Part of being an Ogallala Intern is not only learning about our communities but also giving back to them. Last year, for my community service, I had volunteered at a community garden called the Harvest Center. It was a lot of fun working in a garden, but this year I was given the opportunity to serve at an informal church called Untitled and being as I am currently attending Bible College this seemed like the perfect outlet.
Over this internship we were asked to set some goals and one of my goals was to develop and grow in the area of leadership. I wanted to grow in this area because the church (Untitled) I had been attending had asked me to step into a leadership role. Volunteering at Untitled consisted of going to meetings, organizing events, and ministering to people.
Going to the meetings was more difficult than I had anticipated, there was much that I hadn’t realized about what happens “behind the scenes”. Often times, meetings entailed dealing with very difficult situations. However, despite dealing with challenging issues, the gatherings were one of my favorite parts of leadership. Organizing events was very easy since almost everyone in our small church was more than willing to help. Having the opportunity to minister to people was very intimidating at first, I was afraid to have people look to me. However, through it all, ironically, I realized people don’t have to have the title of a leader to be a minister. One of the most beautiful parts of Untitled was seeing people rise up as leaders and help one another through thick and thin.

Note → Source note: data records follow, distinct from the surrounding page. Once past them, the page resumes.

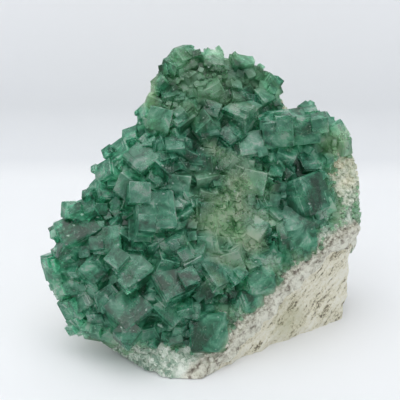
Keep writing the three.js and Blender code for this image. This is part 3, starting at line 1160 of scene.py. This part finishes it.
def sweep_paper():
    """Pale paper, darker low on the wall than on the floor as painted shade, lighter higher up, and
    see-through from behind.
    """
    shader = Shader("sweep")
    split = shader.node("ShaderNodeSeparateXYZ")
    shader.link(shader.place, split.inputs[0])
    rise = shader.spread(split.outputs["Z"], 0, 0.1)
    # painted shade where the paper bends up from the floor
    colour = shader.ramp(
        rise,
        (
            (0, (0.83, 0.84, 0.85)),
            (0.08, (0.74, 0.755, 0.775)),
            (1, (0.87, 0.88, 0.9)),
        ),
    )
    shader.link(colour, shader.principled.inputs["Base Color"])
    shader.principled.inputs["Roughness"].default_value = 0.9
    clear = shader.node("ShaderNodeBsdfTransparent")
    sides = shader.node("ShaderNodeMixShader")
    shader.link(shader.node("ShaderNodeNewGeometry").outputs["Backfacing"], sides.inputs[0])
    shader.link(shader.principled.outputs[0], sides.inputs[1])
    shader.link(clear.outputs[0], sides.inputs[2])
    shader.link(sides.outputs[0], shader.nodes["Material Output"].inputs["Surface"])
    return shader.material


def finish_piece(piece, node, material):
    piece.data.materials.clear()
    piece.data.materials.append(material)
    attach(piece, "root")
    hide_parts(node)


def studio():
    """A pale sweep: floor, soft bend and back wall."""
    reach = 1.6
    wall_y = 0.16
    bend = 0.04
    steps = 16
    profile = [(-reach, 0.0)]
    for i in range(steps + 1):
        angle = 0.5 * math.pi * i / steps
        profile.append((wall_y + bend * math.sin(angle), bend * (1 - math.cos(angle))))
    profile.append((wall_y + bend, reach))
    mesh = bpy.data.meshes.new("sweep")
    vertices = [(x, y, z) for y, z in profile for x in (-reach, reach)]
    faces = [(2 * i, 2 * i + 1, 2 * i + 3, 2 * i + 2) for i in range(len(profile) - 1)]
    mesh.from_pydata(vertices, [], faces)
    for face in mesh.polygons:
        face.use_smooth = True
    mesh.materials.append(sweep_paper())
    add_object("sweep", mesh)


def soft_light(name, size, place, aim, watts):
    light = bpy.data.lights.new(name, "AREA")
    light.shape = "RECTANGLE"
    light.size, light.size_y = size
    light.energy = watts
    lamp = bpy.data.objects.new(name, light)
    lamp.location = place
    lamp.rotation_euler = (aim - place).to_track_quat("-Z", "Y").to_euler()
    bpy.context.scene.collection.objects.link(lamp)


def lights():
    middle = Vector((0, 0, 0.05))
    above = Vector((-0.12, -0.05, 0.75))
    right = Vector((0.6, -0.5, 0.25))
    soft_light("overhead", size=(0.7, 0.7), place=above, aim=middle, watts=2.6)
    soft_light("right_fill", size=(0.4, 0.4), place=right, aim=middle, watts=0.22)
    world = bpy.data.worlds.new("studio")
    world.use_nodes = True
    nodes = world.node_tree.nodes
    place = nodes.new("ShaderNodeTexCoord").outputs["Generated"]
    split = nodes.new("ShaderNodeSeparateXYZ")
    world.node_tree.links.new(place, split.inputs[0])
    rise = nodes.new("ShaderNodeMapRange")
    for name, value in (("From Min", -0.1), ("From Max", 0.9), ("To Min", 0.45), ("To Max", 1.0)):
        rise.inputs[name].default_value = value
    world.node_tree.links.new(split.outputs["Z"], rise.inputs["Value"])
    world.node_tree.links.new(rise.outputs[0], nodes["Background"].inputs["Strength"])
    nodes["Background"].inputs["Color"].default_value = (0.95, 0.97, 1, 1)
    bpy.context.scene.world = world


def camera():
    lens = 85
    distance = 0.41
    aim = in_frame(from_layout(-2.15, 76.5, 0))
    data = bpy.data.cameras.new("camera")
    data.lens = lens
    data.clip_start = 0.01
    eye = bpy.data.objects.new("camera", data)
    eye.location = aim + R_AXIS * distance
    eye.rotation_euler = (-R_AXIS).to_track_quat("-Z", "Y").to_euler()
    bpy.context.scene.collection.objects.link(eye)
    bpy.context.scene.camera = eye


limits = crust_limits()
finish_piece(make_druse(limits), "fluorite_druse", fluorite())
finish_piece(make_layer(limits), "pale_layer", pale_sugar())
finish_piece(make_rock(limits), "matrix_rock", cream_rock())
discard(*limits)
studio()
lights()
camera()
bpy.context.scene.view_settings.view_transform = "Standard"
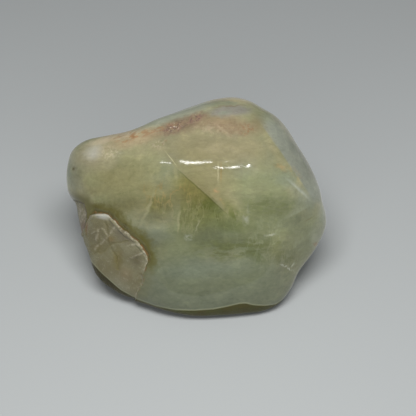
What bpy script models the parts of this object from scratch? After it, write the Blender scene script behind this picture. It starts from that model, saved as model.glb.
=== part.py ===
"""A palm-sized freeform of pale green beryl: one stone, polished all round, with a patch of rough natural skin.

The stone lies on a small flat face at z = 0, its long side along X and its broad polished front toward -Y.
Its body is star shaped about BODY_MIDDLE: soft flats bound it on every side, and the outline that it shows
along a line leaning LEAN above the front is a smooth closed curve through OUTLINE. Everything is in metres.
"""

import math

import bmesh
import bpy
import numpy as np
from mathutils import Vector, noise

# Driving dimensions
BODY_MIDDLE = (0.0, -0.0025, 0.0155)
LEAN = math.radians(40)
BLEND = 15.0

# Outline of the stone across the leaning line, from its middle: (to the right, up), anticlockwise
OUTLINE = (
    (0.0305, -0.0036),
    (0.0294, 0.0026),
    (0.0261, 0.0106),
    (0.0234, 0.0151),
    (0.0211, 0.0187),
    (0.0184, 0.0216),
    (0.0153, 0.0236),
    (0.0122, 0.0255),
    (0.0086, 0.0264),
    (0.0050, 0.0261),
    (-0.0017, 0.0241),
    (-0.0084, 0.0215),
    (-0.0187, 0.0177),
    (-0.0219, 0.0170),
    (-0.0268, 0.0157),
    (-0.0295, 0.0135),
    (-0.0306, 0.0107),
    (-0.0313, 0.0063),
    (-0.0310, 0.0036),
    (-0.0297, 0.0014),
    (-0.0289, -0.0020),
    (-0.0281, -0.0052),
    (-0.0272, -0.0080),
    (-0.0260, -0.0110),
    (-0.0240, -0.0156),
    (-0.0186, -0.0205),
    (-0.0126, -0.0226),
    (-0.0067, -0.0243),
    (-0.0007, -0.0252),
    (0.0052, -0.0250),
    (0.0112, -0.0246),
    (0.0153, -0.0242),
    (0.0184, -0.0230),
    (0.0203, -0.0213),
    (0.0221, -0.0188),
    (0.0236, -0.0155),
    (0.0281, -0.0093),
)

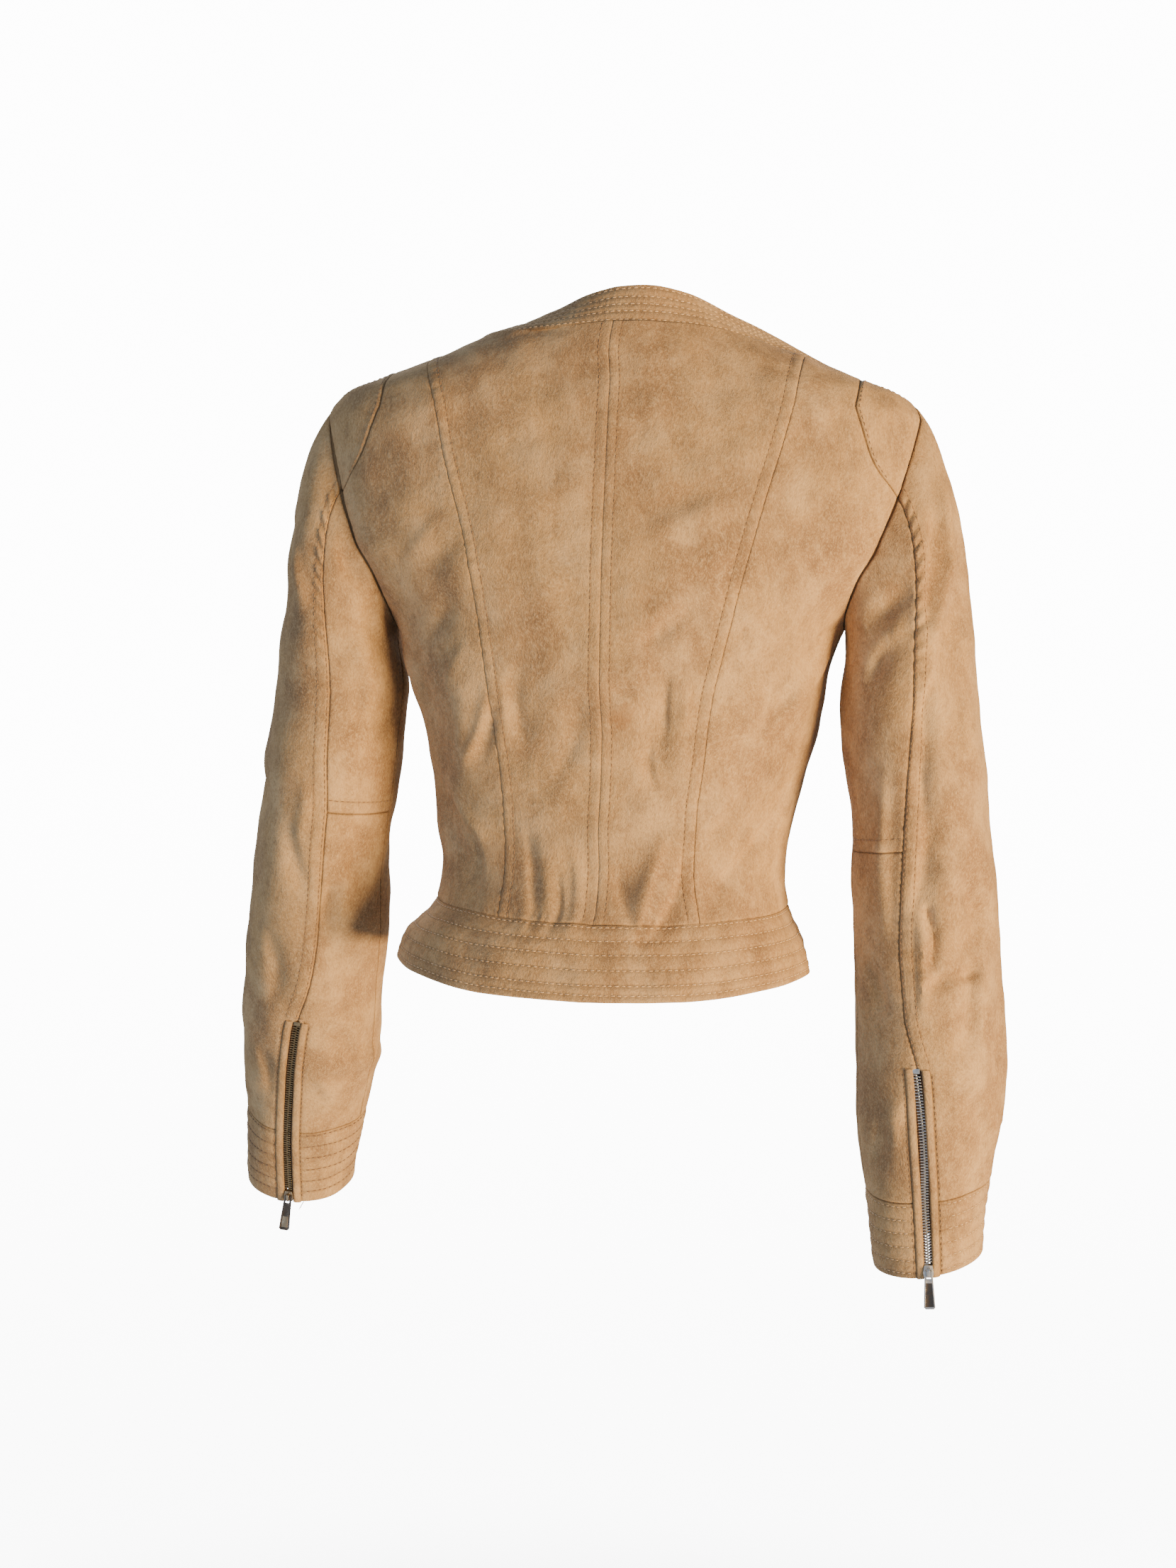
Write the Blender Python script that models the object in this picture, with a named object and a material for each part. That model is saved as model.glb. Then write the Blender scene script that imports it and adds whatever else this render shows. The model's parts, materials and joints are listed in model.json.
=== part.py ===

Through my volunteer hours I learned a lot about what being in the ministry really looks like. And I reached my goal, I learned what being a true leader is. A leader is not always someone who paves the path or someone telling people what to do. A leader is actually someone who is willing to be last, not self-seeking but seeks to build up others and someone who truly values people and is also able to stand alone. Through my volunteering at Untitled I learned that the most important aspect of being a true leader isn’t actually “leading,” its serving.